====== Data lines ======

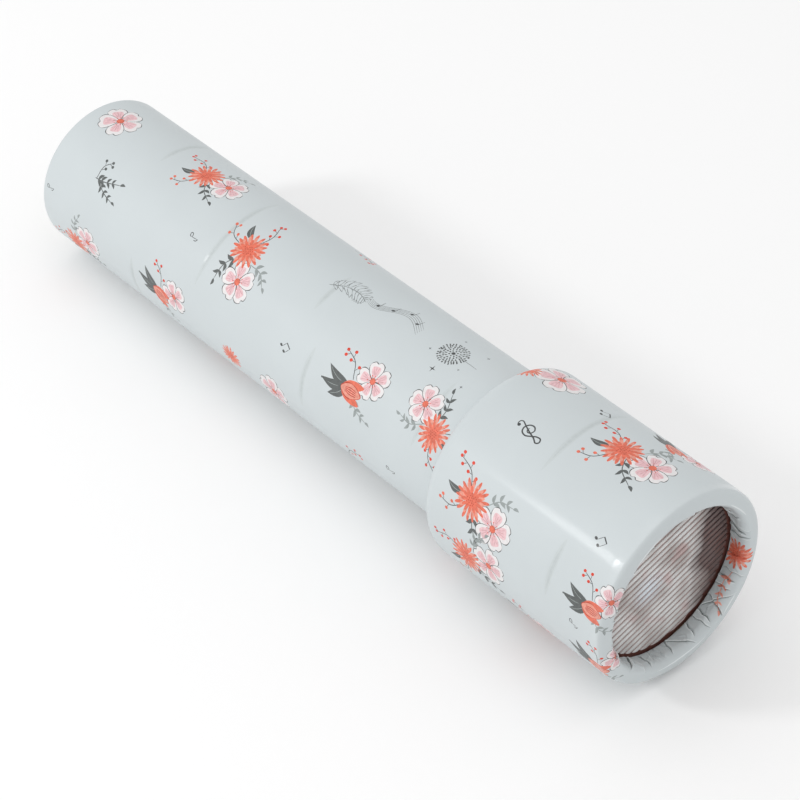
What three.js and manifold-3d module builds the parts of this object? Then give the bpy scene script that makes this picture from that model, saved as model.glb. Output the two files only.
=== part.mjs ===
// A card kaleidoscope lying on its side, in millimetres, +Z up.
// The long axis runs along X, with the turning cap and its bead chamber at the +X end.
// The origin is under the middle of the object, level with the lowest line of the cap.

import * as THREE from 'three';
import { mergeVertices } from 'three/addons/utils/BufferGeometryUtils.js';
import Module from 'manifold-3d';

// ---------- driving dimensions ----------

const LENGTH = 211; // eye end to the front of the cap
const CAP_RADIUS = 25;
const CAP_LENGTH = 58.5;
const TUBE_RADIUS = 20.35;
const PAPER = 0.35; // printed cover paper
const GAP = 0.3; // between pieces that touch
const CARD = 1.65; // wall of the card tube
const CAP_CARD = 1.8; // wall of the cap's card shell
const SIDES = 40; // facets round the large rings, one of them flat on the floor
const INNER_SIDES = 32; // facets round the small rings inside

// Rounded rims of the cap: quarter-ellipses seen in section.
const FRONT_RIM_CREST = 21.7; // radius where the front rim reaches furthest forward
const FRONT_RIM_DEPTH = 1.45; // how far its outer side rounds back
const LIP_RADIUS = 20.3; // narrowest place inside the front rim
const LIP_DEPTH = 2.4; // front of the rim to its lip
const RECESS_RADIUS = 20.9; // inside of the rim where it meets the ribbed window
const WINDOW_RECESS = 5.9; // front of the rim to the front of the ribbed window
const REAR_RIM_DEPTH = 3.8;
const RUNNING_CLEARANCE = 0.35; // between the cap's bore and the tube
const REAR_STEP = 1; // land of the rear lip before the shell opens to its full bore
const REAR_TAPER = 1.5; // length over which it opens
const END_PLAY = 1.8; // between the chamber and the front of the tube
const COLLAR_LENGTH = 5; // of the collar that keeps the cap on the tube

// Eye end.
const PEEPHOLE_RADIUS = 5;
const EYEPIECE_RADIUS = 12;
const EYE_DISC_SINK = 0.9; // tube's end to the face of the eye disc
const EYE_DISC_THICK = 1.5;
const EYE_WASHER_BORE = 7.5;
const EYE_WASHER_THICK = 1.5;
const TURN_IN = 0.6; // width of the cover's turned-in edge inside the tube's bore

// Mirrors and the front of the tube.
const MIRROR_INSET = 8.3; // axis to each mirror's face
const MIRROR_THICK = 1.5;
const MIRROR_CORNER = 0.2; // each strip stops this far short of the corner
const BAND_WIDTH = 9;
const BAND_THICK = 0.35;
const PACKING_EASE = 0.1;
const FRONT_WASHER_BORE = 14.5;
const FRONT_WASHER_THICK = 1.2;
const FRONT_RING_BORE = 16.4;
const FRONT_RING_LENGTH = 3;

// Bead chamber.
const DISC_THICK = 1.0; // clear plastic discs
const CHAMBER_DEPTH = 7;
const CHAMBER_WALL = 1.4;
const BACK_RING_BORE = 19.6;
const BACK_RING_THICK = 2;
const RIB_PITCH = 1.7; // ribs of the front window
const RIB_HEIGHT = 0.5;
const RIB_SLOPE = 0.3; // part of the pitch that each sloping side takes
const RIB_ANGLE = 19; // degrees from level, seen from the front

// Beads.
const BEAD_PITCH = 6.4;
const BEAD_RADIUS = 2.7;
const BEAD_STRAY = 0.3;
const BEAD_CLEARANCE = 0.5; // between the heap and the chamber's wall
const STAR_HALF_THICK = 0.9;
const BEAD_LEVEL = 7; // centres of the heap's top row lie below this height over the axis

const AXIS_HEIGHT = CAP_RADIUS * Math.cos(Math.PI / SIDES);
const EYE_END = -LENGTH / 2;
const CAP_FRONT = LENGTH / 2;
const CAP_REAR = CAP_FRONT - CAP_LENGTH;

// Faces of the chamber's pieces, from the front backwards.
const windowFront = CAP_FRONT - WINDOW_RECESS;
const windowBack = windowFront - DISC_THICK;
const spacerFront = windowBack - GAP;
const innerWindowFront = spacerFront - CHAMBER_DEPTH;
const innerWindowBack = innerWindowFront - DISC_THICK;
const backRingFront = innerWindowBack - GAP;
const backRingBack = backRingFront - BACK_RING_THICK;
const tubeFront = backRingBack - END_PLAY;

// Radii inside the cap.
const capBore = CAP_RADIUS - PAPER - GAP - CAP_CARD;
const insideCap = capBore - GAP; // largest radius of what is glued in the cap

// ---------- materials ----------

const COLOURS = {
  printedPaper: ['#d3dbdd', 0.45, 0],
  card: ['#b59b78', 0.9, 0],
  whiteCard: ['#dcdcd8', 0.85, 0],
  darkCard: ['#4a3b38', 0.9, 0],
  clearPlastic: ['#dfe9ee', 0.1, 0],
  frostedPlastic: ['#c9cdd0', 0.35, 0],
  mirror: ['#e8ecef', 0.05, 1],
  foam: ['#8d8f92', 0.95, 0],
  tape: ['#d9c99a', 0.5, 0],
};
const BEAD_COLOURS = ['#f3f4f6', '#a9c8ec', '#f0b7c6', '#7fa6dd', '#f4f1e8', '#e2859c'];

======
====== Data lines ======

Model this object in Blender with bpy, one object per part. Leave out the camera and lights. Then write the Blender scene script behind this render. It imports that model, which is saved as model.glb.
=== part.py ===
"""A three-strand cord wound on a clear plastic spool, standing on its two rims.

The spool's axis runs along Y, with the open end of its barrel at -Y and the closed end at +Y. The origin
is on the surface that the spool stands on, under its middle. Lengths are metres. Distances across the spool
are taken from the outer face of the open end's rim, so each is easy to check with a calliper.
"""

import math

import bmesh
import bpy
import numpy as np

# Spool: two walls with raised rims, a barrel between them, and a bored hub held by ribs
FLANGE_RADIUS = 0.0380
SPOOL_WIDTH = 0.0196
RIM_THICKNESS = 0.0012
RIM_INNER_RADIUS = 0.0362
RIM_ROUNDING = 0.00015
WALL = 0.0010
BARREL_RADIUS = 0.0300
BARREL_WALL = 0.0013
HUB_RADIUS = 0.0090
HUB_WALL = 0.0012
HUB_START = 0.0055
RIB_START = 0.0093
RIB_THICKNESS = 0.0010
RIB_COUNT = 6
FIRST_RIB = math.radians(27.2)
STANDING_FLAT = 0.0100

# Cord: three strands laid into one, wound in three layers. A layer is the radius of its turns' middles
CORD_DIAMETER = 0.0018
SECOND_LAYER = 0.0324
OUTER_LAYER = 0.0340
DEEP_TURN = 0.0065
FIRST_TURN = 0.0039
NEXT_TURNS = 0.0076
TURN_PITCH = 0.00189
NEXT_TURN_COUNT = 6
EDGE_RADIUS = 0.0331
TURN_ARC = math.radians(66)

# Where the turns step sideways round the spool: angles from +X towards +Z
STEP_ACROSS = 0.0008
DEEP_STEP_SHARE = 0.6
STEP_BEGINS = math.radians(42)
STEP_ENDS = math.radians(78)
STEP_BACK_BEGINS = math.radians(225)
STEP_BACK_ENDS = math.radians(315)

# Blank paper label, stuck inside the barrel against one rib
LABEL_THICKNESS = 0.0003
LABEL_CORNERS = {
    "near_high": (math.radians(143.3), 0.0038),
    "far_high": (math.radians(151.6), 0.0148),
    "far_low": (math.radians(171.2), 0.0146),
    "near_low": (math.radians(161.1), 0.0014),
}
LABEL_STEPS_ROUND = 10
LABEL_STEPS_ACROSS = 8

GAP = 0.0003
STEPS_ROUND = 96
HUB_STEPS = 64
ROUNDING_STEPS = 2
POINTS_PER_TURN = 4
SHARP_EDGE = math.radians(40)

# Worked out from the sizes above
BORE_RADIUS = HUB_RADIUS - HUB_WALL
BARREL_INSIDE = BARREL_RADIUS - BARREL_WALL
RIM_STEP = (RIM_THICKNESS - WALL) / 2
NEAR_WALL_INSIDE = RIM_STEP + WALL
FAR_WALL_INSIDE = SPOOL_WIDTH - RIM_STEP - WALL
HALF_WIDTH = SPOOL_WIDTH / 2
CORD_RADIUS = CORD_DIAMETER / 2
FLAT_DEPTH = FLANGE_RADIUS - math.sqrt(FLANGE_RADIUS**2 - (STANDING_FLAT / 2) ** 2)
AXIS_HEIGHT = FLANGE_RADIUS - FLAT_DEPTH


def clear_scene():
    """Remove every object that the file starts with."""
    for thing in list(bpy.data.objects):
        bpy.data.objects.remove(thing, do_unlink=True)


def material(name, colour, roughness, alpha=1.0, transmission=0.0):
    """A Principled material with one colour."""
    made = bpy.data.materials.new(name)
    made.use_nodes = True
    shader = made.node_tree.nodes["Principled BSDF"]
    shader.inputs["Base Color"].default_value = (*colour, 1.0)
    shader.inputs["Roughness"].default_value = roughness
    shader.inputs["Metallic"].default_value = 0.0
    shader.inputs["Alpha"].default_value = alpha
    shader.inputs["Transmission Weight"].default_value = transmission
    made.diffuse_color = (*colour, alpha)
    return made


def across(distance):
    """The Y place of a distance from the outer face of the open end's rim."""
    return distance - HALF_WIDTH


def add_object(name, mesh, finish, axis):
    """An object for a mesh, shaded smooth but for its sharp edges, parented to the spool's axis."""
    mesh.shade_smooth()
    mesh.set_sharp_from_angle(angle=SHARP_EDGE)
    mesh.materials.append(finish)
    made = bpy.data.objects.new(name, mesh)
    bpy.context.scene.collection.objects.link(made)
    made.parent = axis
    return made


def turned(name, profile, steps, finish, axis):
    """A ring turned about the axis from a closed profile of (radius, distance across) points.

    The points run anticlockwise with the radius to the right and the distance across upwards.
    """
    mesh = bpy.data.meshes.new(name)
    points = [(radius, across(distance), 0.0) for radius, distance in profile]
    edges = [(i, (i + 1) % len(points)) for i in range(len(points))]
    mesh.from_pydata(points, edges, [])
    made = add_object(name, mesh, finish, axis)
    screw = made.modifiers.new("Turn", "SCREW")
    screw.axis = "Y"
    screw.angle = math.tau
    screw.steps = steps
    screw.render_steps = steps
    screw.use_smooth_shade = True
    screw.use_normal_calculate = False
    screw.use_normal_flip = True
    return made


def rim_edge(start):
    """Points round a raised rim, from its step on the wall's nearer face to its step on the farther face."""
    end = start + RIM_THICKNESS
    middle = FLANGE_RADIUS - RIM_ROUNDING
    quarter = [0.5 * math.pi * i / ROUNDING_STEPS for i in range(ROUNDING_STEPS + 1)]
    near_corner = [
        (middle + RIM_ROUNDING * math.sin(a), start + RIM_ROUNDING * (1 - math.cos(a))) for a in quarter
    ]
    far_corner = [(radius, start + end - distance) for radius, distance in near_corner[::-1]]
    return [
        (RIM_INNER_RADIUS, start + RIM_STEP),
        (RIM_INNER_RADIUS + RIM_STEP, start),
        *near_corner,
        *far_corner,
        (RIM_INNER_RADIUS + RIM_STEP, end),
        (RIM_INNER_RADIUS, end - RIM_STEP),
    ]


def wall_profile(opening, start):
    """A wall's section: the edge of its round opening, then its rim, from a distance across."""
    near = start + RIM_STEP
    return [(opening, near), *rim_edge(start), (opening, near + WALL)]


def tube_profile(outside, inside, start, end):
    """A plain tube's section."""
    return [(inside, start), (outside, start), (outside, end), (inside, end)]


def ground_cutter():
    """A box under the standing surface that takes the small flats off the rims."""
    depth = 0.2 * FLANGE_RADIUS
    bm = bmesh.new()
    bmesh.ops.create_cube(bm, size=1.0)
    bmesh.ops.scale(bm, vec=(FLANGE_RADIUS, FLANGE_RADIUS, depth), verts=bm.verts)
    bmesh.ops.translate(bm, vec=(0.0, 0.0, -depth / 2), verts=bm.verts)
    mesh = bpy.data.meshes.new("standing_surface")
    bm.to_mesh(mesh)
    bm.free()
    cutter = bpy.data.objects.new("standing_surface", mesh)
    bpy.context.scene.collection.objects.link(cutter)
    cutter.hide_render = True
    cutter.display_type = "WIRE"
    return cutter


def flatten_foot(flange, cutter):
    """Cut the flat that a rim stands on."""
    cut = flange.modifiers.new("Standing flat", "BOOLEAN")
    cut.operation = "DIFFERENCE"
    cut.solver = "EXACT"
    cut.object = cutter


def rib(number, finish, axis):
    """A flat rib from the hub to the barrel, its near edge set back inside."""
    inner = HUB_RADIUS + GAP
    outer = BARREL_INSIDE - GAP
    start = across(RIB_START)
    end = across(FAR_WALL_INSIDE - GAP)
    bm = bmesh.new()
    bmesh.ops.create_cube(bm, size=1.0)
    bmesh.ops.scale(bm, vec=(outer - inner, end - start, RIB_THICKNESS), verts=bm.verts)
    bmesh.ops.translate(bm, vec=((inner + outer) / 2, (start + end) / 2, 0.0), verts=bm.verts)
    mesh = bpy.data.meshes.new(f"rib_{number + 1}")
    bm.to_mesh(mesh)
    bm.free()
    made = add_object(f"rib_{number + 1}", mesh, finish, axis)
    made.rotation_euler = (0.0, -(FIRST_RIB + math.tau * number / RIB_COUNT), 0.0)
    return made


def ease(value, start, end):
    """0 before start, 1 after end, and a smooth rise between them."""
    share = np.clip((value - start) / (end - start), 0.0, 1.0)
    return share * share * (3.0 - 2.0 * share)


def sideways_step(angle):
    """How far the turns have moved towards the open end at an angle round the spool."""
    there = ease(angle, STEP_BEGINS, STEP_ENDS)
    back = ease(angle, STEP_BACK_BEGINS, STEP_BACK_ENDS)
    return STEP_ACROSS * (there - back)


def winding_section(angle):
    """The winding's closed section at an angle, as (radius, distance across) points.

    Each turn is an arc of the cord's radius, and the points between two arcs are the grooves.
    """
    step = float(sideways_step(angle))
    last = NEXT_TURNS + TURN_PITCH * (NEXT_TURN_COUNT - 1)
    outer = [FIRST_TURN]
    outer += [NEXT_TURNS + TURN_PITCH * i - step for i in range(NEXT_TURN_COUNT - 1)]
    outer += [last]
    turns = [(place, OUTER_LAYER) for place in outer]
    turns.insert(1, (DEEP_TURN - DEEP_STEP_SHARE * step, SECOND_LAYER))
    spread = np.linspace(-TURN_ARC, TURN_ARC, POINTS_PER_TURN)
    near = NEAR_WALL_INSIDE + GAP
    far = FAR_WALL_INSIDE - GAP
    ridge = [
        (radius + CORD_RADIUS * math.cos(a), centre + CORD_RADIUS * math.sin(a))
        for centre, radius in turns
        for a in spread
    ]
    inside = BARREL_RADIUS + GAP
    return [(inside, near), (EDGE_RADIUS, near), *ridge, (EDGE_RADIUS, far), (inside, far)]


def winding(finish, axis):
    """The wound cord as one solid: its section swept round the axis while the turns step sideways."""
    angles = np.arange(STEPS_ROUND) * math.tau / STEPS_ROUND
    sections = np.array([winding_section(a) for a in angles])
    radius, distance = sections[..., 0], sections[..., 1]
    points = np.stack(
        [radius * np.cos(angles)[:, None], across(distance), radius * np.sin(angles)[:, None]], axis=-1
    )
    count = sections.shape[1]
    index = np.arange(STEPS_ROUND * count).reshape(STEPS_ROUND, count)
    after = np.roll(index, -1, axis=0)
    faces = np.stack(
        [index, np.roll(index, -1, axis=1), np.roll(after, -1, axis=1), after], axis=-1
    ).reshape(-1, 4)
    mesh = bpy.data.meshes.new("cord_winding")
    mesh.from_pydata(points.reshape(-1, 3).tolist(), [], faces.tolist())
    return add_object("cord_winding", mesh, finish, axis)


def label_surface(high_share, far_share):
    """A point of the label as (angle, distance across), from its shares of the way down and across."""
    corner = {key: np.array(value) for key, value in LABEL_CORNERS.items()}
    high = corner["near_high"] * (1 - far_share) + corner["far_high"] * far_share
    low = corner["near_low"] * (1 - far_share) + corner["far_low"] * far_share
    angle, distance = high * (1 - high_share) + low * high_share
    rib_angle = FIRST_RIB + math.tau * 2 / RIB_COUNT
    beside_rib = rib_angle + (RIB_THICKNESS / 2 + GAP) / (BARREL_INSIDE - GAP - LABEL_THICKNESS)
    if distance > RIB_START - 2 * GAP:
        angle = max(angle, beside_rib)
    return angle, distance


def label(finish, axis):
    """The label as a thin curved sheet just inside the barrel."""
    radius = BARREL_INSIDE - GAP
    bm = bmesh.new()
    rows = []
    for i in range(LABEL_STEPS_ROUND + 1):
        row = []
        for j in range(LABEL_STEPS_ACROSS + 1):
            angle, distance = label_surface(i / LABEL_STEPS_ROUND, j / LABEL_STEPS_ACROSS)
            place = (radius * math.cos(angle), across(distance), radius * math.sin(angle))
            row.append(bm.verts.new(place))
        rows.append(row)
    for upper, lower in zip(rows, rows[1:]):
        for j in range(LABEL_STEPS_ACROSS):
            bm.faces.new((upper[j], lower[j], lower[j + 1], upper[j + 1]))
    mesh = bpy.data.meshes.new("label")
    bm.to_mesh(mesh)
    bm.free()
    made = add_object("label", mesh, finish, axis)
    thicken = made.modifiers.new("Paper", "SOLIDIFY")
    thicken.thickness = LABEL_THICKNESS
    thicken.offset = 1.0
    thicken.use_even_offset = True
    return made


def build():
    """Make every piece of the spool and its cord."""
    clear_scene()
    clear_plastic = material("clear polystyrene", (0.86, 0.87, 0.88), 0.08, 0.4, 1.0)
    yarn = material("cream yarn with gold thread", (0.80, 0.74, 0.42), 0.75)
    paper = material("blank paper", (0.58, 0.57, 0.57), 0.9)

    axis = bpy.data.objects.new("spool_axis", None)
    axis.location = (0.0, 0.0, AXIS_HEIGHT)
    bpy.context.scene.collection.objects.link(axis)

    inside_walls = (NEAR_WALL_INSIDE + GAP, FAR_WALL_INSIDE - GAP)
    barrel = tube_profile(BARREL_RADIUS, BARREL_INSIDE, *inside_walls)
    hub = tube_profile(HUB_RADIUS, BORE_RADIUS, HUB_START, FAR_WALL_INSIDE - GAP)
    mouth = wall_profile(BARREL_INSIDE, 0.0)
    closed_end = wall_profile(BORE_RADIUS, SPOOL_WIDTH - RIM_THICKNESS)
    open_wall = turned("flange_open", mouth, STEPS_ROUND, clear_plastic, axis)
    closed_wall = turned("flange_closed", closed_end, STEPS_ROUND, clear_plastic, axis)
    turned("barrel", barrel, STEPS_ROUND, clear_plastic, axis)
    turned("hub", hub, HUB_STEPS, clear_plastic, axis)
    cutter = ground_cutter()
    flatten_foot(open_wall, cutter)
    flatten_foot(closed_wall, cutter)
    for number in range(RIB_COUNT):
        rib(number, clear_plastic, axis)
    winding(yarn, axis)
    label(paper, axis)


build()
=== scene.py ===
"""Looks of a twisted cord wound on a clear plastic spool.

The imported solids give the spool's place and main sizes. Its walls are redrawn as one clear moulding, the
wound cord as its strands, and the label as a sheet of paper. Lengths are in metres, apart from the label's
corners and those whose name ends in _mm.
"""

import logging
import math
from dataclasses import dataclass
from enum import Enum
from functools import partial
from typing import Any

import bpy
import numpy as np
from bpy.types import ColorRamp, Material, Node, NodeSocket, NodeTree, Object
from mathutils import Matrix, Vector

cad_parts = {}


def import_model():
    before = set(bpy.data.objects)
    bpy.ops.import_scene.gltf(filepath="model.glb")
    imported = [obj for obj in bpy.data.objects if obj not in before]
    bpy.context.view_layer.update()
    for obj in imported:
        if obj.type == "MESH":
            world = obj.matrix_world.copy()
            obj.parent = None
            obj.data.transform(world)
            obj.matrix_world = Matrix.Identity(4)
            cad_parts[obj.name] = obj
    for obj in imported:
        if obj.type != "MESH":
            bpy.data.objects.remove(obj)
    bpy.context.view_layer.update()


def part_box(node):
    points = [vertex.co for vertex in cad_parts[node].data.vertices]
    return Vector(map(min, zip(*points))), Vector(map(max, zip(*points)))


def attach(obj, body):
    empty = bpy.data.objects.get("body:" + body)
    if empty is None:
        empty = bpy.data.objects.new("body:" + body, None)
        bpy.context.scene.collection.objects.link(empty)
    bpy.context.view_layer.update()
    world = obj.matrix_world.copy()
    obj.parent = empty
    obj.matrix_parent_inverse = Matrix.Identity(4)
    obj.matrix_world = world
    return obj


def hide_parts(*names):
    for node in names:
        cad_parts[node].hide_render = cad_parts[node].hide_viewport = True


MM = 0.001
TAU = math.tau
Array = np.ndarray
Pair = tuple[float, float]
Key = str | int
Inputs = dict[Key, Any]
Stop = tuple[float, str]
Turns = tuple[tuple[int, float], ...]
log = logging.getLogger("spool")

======
====== Data lines ======

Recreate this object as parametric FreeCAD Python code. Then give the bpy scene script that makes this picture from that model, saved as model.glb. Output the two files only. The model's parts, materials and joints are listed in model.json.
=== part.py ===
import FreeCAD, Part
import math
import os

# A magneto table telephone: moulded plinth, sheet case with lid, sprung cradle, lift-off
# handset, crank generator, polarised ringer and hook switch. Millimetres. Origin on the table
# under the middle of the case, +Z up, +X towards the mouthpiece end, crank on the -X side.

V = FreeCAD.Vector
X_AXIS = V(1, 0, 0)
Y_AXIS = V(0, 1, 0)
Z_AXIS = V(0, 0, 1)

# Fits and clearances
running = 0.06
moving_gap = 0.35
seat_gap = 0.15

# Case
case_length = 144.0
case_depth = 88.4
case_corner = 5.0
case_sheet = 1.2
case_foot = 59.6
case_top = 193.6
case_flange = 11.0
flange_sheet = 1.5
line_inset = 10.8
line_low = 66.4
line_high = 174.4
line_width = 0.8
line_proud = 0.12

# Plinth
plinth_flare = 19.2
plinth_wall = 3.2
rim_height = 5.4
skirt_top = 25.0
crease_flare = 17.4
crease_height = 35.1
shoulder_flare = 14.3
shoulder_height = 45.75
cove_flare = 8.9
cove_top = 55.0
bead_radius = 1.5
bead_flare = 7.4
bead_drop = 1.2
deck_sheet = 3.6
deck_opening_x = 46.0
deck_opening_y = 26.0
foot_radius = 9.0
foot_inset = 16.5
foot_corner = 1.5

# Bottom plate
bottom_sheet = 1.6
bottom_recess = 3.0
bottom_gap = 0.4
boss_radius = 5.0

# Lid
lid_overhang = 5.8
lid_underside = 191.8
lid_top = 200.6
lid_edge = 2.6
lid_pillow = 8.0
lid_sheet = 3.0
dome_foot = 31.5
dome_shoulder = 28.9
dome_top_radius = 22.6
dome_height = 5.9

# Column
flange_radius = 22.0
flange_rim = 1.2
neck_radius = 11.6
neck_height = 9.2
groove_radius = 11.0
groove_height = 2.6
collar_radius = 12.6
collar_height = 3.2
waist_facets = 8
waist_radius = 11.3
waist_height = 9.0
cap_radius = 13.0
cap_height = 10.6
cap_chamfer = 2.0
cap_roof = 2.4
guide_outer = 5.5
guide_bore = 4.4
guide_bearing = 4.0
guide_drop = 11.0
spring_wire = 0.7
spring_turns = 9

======

■ Task requirements
Transcribe the lines beginning at the one that contains "inside_walls = (NEAR_WALL_INSIDE" and ending at the one that contains "before = set(bpy.data.objects)", with nothing added or left out.

■ Solution to the problem
    inside_walls = (NEAR_WALL_INSIDE + GAP, FAR_WALL_INSIDE - GAP)
    barrel = tube_profile(BARREL_RADIUS, BARREL_INSIDE, *inside_walls)
    hub = tube_profile(HUB_RADIUS, BORE_RADIUS, HUB_START, FAR_WALL_INSIDE - GAP)
    mouth = wall_profile(BARREL_INSIDE, 0.0)
    closed_end = wall_profile(BORE_RADIUS, SPOOL_WIDTH - RIM_THICKNESS)
    open_wall = turned("flange_open", mouth, STEPS_ROUND, clear_plastic, axis)
    closed_wall = turned("flange_closed", closed_end, STEPS_ROUND, clear_plastic, axis)
    turned("barrel", barrel, STEPS_ROUND, clear_plastic, axis)
    turned("hub", hub, HUB_STEPS, clear_plastic, axis)
    cutter = ground_cutter()
    flatten_foot(open_wall, cutter)
    flatten_foot(closed_wall, cutter)
    for number in range(RIB_COUNT):
        rib(number, clear_plastic, axis)
    winding(yarn, axis)
    label(paper, axis)


build()
=== scene.py ===
"""Looks of a twisted cord wound on a clear plastic spool.

The imported solids give the spool's place and main sizes. Its walls are redrawn as one clear moulding, the
wound cord as its strands, and the label as a sheet of paper. Lengths are in metres, apart from the label's
corners and those whose name ends in _mm.
"""

import logging
import math
from dataclasses import dataclass
from enum import Enum
from functools import partial
from typing import Any

import bpy
import numpy as np
from bpy.types import ColorRamp, Material, Node, NodeSocket, NodeTree, Object
from mathutils import Matrix, Vector

cad_parts = {}


def import_model():
    before = set(bpy.data.objects)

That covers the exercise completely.